I turned to him, and only then saw his white face and his body huddled into itself in misery.
“I’m sorry. But I can’t leave. Not till I know what happened to her.”
“We know what happened to her. And you need to accept that. Because life has to go on, Beatrice. Our life.”
“Todd…”
“I do know how hard it must be for you without her. I do understand that. But you do have me.” His eyes were blurred with tears. “We’re getting married in three months.”
I tried to work out what to say and in the silence he walked away from me into the kitchen. How could I explain to him that I couldn’t get married anymore, because marriage is a commitment to the future, and a future without you was impossible to contemplate? And that it was for this reason, rather than my lack of passion for him, that meant I couldn’t marry him.
I went into the kitchen. His back was toward me and I saw what he would look like as an old man.
“Todd, I’m sorry but—”
He turned and yelled at me, “For fuck’s sake I love you.” Shouting at a foreigner in your own language as if volume will make her understand, make me love him back.
“You don’t really know me. You wouldn’t love me if you did.”
It was true. He didn’t know me. I’d never let him. If I had a song, I’d never tried singing it to him, never stayed in bed with him on a Sunday morning. It was always my idea to get up and go out. Maybe he had looked into my eyes but if he had, I hadn’t been looking back.
“You deserve more,” I said, and tried to take his hand. But he pulled it away. “I’m so sorry.”
He flinched from me. But I was sorry. I still am. Sorry that I had neglected to notice that it was only me on the safe beltway while he was inside the relationship, alone and exposed. Once again I had been selfish and cruel toward someone I was meant to care for.
Before you died, I’d thought our relationship was grown-up and sensible. But on my part it was cowardly, a passive option motivated by my insecurity rather than what Todd deserved: an active choice inspired by love.
A few minutes later he left. He didn’t tell me where he was going.
Mr. Wright had decided on a working lunch and has now got sandwiches from the deli. He leads me through empty corridors to a meeting room that has a table. For some reason, the large office space, deserted apart from us two, feels intimate.
I haven’t told Mr. Wright that during my research I broke off my engagement, and that with no friends in London, Todd must have walked through the snow to a hotel that night. I just tell him about Chrom-Med floating on the stock market.
“And you phoned DS Finborough at eleven-thirty p.m.?” he asks, looking down at the police call log.
“Yes. I left a message for him asking him to phone me back. By nine-thirty the next morning he still hadn’t, so I went to St. Anne’s.”

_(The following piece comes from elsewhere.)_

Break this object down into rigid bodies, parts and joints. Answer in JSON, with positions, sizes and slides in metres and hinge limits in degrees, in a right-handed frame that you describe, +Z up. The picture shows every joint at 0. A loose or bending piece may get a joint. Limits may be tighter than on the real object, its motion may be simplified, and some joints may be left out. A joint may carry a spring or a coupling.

“You’d already planned to go back there?”
“Yes. The senior midwife had said she would have found Tess’s notes by then and had made an appointment for me to see her.”
I arrived at St. Anne’s, the skin around my skull tight with nerves because I thought I would soon have to meet the person who was with you when you had Xavier. I knew I had to do this but wasn’t exactly sure why. Maybe as a penance, my guilt faced full on. I arrived fifteen minutes early and went to the hospital café. As I sat down with my coffee, I saw I had a new e-mail.
From: Professor Rosen’s office, Chrom-Med
To: Beatrice Hemming’s iPhone
Dear Ms. Hemming:
I assure you that we offer no financial inducement whatsoever to the participants in our trial. Each participant volunteers without coercion or inducement. If you would like to check with the participating hospitals’ ethics committees you will see that the highest ethical principles are strictly enforced.